I have a few thoughts and questions. If the Xs that distinguish grades of felt are originally Roman numerals, at what time do they become merely Xs?

One possibility is that Stubbes was mistaken. Maybe the Elizabethan hatters were just using Xs. Stubbes, who received a classical education, may have been more literate than the hatters, but he might not have understood their jargon; he may have incorrectly viewed their marks as Roman numerals, and tied them to a price system. His description suggests that he personally never paid money for a beaver hat. In general, because his descriptions are so ungenerous, he is not the most reliable historical source.

I'm surprised that grades of felt would have been linked to a price system in 16th-century London, which, to the best of my knowledge, was not a cash economy. Surely the hat industry was not standardized -- there would not have been a price system shared by different makers? I don't think that 16th-century bakers and drapers had such standards. But Stubbes would know better than I.

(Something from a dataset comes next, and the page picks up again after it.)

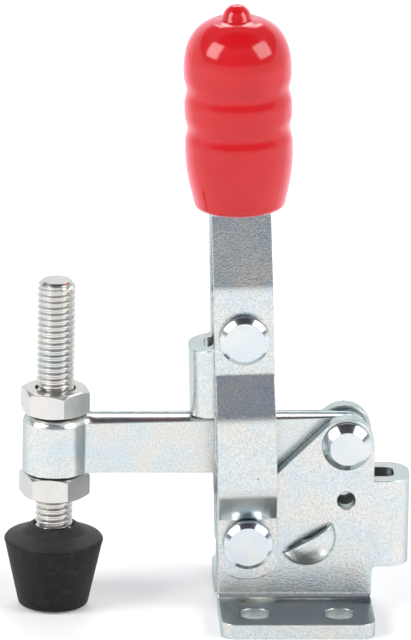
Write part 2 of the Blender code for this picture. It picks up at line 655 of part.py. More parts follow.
def make_rivet(shop, name, seat, sizes, axis, height=0, shoulder=None):
    """A headed rivet across the clamp, thicker in the middle where a shoulder is given."""
    shank, radius, flat, head = sizes
    upper = [(0, seat + head)] + head_profile(seat, radius, flat, head) + [(shank, seat)]
    if shoulder:
        upper += [(shank, shoulder[1]), (shoulder[0], shoulder[1])]
    profile = upper + [(r, -y) for r, y in reversed(upper)]
    rivet = turned(name, profile, shop.parts, shop.zinc, axis)
    rivet.rotation_euler = (math.pi / 2, 0, 0)
    rivet.location = (0, 0, height)
    return rivet


def make_rivets(shop):
    plain = (SHANK_RADIUS, HEAD_RADIUS, HEAD_FLAT_RADIUS, HEAD_HEIGHT)
    small = (LOWER_LINK_SHANK_RADIUS, LOWER_LINK_HEAD_RADIUS, HEAD_FLAT_RADIUS, LOWER_LINK_HEAD_HEIGHT)
    spacer = (SHANK_RADIUS + BASE_SHEET / 2, PLATE_INNER - FIT)
    make_rivet(shop, "handle_rivet", STRIP_OUTER + FIT, plain, shop.handle_axis, shoulder=spacer)
    make_rivet(shop, "upper_link_rivet", STRIP_OUTER + FIT, plain, shop.link_axis, shoulder=spacer)
    make_rivet(shop, "lower_link_rivet", LINK_OUTER + FIT, small, shop.arm_axis)
    make_arm_rivet(shop)


def make_arm_rivet(shop):
    """The rear rivet: a head with its stub in each side plate, and the shank inside the arm."""
    seat = PLATE_OUTER + FIT
    profile = [(0, seat + ARM_HEAD_HEIGHT)]
    profile += head_profile(seat, HEAD_RADIUS, HEAD_FLAT_RADIUS, ARM_HEAD_HEIGHT)
    profile += [(SHANK_RADIUS, seat), (SHANK_RADIUS, PLATE_INNER), (0, PLATE_INNER)]
    for name, turn in (("near_arm_rivet", math.pi / 2), ("far_arm_rivet", -math.pi / 2)):
        end = turned(name, profile, shop.parts, shop.zinc, shop.base_axis)
        end.rotation_euler = (turn, 0, 0)
        end.location = ARM_PIVOT
    turn = Matrix.Translation(ARM_PIVOT - LOWER_LINK_PIVOT) @ UPRIGHT
    shank = cylinder("arm_rivet_shank", SHANK_RADIUS, -ARM_FACE, ARM_FACE, turn)
    link_object("arm_rivet_shank", shank, shop.parts, shop.zinc, shop.arm_axis)


# Spindle, nuts and foot

def hexagon(name, flats, low, high, turn):
    corner = flats / 2 / math.cos(math.pi / 6)
    return cylinder(name, corner, low, high, turn, sides=6)


def make_nut(shop, name, low, turn):
    """A hexagon nut, its corners taken off by a cone at top and bottom."""
    place = Matrix.Translation((SPINDLE_X - LOWER_LINK_PIVOT.x, 0, -LOWER_LINK_PIVOT.z))
    body = hexagon(name, NUT_FLATS, low, low + NUT_HEIGHT, place @ Matrix.Rotation(turn, 4, "Z"))
    nut = link_object(name, body, shop.parts, shop.bolt_zinc, shop.arm_axis)
    bore = cylinder(name + "_bore", SPINDLE_RADIUS + FIT, low - NUT_HEIGHT, low + 2 * NUT_HEIGHT, place)
    corner = NUT_FLATS / 2 / math.cos(math.pi / 6)
    face = NUT_FLATS / 2 - NUT_LAND
    slope = (corner - face) * math.tan(NUT_CHAMFER)
    chamfer = [(0, low + NUT_HEIGHT), (face, low + NUT_HEIGHT), (corner + FIT, low + NUT_HEIGHT - slope),
               (corner + FIT, low + slope), (face, low), (0, low)]
    barrel = turned(name + "_barrel", chamfer, shop.cutters, None, shop.arm_axis)
    barrel.location = place.translation
    barrel.hide_render = True
    barrel.display_type = "WIRE"
    boolean(nut, barrel, "INTERSECT")
    boolean(nut, shop.cutter(bore, shop.arm_axis))
    return nut


def make_spindle(shop):
    """A hexagon bolt, head down in the foot."""
    low = FOOT_LIFT + FOOT_FLOOR
    head = hexagon("spindle", BOLT_HEAD_FLATS, low, low + BOLT_HEAD_HEIGHT, FLAT)
    spindle = link_object("spindle", head, shop.parts, shop.bolt_zinc, shop.spindle_axis)
    profile = [(0, SPINDLE_TOP), (SPINDLE_RADIUS - SPINDLE_TIP, SPINDLE_TOP),
               (SPINDLE_RADIUS, SPINDLE_TOP - SPINDLE_TIP),
               (SPINDLE_RADIUS, low + BOLT_HEAD_HEIGHT / 2), (0, low + BOLT_HEAD_HEIGHT / 2)]
    shank = turned("spindle_shank", profile, shop.cutters, None, shop.spindle_axis)
    shank.hide_render = True
    shank.display_type = "WIRE"
    boolean(spindle, shank, "UNION")
    return spindle


def make_foot(shop):
    """A tapered rubber cap that is pushed over the bolt head."""
    top = FOOT_LIFT + FOOT_HEIGHT
    rim = FOOT_LIFT + FOOT_RIM_HEIGHT
    fall = FOOT_HEIGHT - FOOT_RIM_HEIGHT
    widen = FOOT_RIM_RADIUS - FOOT_NECK_RADIUS
    dish = [(FOOT_NECK_RADIUS + widen * t, top - fall * t ** FOOT_DISH_POWER) for t in FOOT_DISH_STEPS]
    profile = [(0, top)] + dish + [
        (FOOT_RIM_RADIUS, rim - FOOT_EDGE / 2), (FOOT_RIM_RADIUS - FOOT_EDGE / 4, rim - FOOT_EDGE),
        (FOOT_TIP_RADIUS + FOOT_EDGE / 3, FOOT_LIFT + FOOT_EDGE),
        (FOOT_TIP_RADIUS - FOOT_EDGE / 2, FOOT_LIFT), (0, FOOT_LIFT)]
    foot = turned("foot", profile, shop.parts, shop.rubber, shop.spindle_axis)
    low = FOOT_LIFT + FOOT_FLOOR - FIT
    high = low + BOLT_HEAD_HEIGHT + 2 * FIT
    pocket = hexagon("foot_pocket", BOLT_HEAD_FLATS + 2 * FIT, low, high, FLAT)
    boolean(foot, shop.cutter(pocket, shop.spindle_axis))
    inside = low + BOLT_HEAD_HEIGHT / 2
    bore = cylinder("foot_bore", SPINDLE_RADIUS + FIT, inside, top + FOOT_HEIGHT, FLAT)
    boolean(foot, shop.cutter(bore, shop.spindle_axis))
    return foot


def main():
    clear_scene()
    shop = Shop()
    make_base(shop)
    make_arm(shop)
    make_link(shop)
    make_handle(shop)
    make_grip(shop)
    make_rivets(shop)
    make_nut(shop, "upper_nut", ARM_TOP + FIT, UPPER_NUT_TURN)
    make_nut(shop, "lower_nut", ARM_BOTTOM - FIT - NUT_HEIGHT, LOWER_NUT_TURN)
    make_spindle(shop)
    make_foot(shop)
    bpy.context.view_layer.update()


main()
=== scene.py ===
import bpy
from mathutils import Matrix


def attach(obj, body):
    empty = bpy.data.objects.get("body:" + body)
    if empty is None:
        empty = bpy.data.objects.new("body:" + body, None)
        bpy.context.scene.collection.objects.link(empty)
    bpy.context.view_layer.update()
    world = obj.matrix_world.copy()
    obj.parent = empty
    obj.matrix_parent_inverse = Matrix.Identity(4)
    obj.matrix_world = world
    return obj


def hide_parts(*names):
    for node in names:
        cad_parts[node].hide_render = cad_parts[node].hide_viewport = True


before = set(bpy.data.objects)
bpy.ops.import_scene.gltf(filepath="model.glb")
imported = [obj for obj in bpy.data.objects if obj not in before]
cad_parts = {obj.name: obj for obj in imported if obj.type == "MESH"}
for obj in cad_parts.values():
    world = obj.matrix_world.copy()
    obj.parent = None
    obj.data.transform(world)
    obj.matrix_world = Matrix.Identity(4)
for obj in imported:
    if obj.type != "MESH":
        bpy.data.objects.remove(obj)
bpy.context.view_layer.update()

"""Looks of a vertical-handle toggle clamp for a welding table.

The clamp is pressed and folded from zinc-plated sheet steel. A hexagon bolt
with a rubber foot stands in the end of its arm, and its handle is dipped in
red vinyl. Sizes are written in millimetres and turned to metres once.
"""

import logging
import math
from collections.abc import Callable
from dataclasses import dataclass
from enum import Enum

import bmesh
import bpy
from mathutils import Euler, Matrix, Vector

MM = 0.001
SHARP = 32.0  # degrees: edges bent by more are drawn sharp
LOG = logging.getLogger("toggle_clamp")

HANDLE_PIVOT = Vector((6.375, 0.0, 12.9))
ARM_PIVOT = Vector((22.175, 0.0, 28.6))
LOWER_LINK_PIVOT = Vector((5.893, 0.0, 26.7))
UPPER_LINK_PIVOT = Vector((5.171, 0.0, 47.387))
SPINDLE_X = -24.625
LEAN = Euler((0, -math.radians(2.0), 0)).to_matrix().to_4x4()  # handle and link lean towards the arm
ACROSS = Matrix.Rotation(math.pi / 2, 4, "X")  # turns Z to lie across the clamp


class Body(Enum):
    """The moving bodies that the pieces ride on."""

    BASE = "base"
    HANDLE = "handle"
    LINK = "link"
    ARM = "arm"
    SPINDLE = "spindle"


def linear(colour: str) -> tuple[float, float, float, float]:
    """Turn an sRGB hex colour into linear RGBA.

    Args:
        colour: six hex digits after a hash.

    Returns:
        Linear red, green, blue and an alpha of 1.
    """
    shares = [int(colour[i:i + 2], 16) / 255 for i in (1, 3, 5)]
    made = [c / 12.92 if c <= 0.04045 else ((c + 0.055) / 1.055) ** 2.4 for c in shares]
    return (made[0], made[1], made[2], 1.0)


def node(tree: bpy.types.NodeTree, kind: str, inputs: dict | None = None, **settings: object) -> bpy.types.Node:
    """Add a node, set its settings and fill its inputs.

    Args:
        tree: the node tree that gets it.
        kind: the node's Blender type.
        inputs: socket name or number to a constant, or to the socket that feeds it.
        **settings: the node's own properties.

    Returns:
        The new node.
    """
    made = tree.nodes.new(kind)
    for name, value in settings.items():
        setattr(made, name, value)
    for key, value in (inputs or {}).items():
        if isinstance(value, bpy.types.NodeSocket):
            tree.links.new(value, made.inputs[key])
        else:
            made.inputs[key].default_value = value
    return made


def per_metre(size: float) -> float:
    """Noise scale whose features are about size millimetres across."""
    return 1.0 / (size * MM)


# Finishes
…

My other question has to do with the Englishness of the Xs. If the Xs originally designated shilling values, does this mean that American hatters are part of an English tradition? How English was the hat industry in the U.S.? Is it possible, for example, to connect the Stetson firm to the colonial past of Philadelphia?

I suppose at some time between 1585 and 1900, hatters or hat manufacturers forgot the origin of the X system but still used it to grade hats. Possibly as prices slowly changed.

You did not need a classical education to know Roman numerals. They appeared all over the place, on tombstones, buildings, in the copyright dates on the frontispiece of a book, all over the place.

16th century London certainly was a cash economy. You could buy goods from all over the world and goods were generally paid for in gold and silver. There were Letters of Credit and other paper financial instruments but the average person never saw anything but copper, silver and, if they were lucky, gold.

In a cash economy based on metal coins, people had a much more fixed idea of the value of things. For example a loaf of bread cost a penny, and a penny loaf weighed a pound. This is how it was, and how it had always been. An Englishman would expect to go anywhere in the country and be able to buy a familiar penny loaf of bread.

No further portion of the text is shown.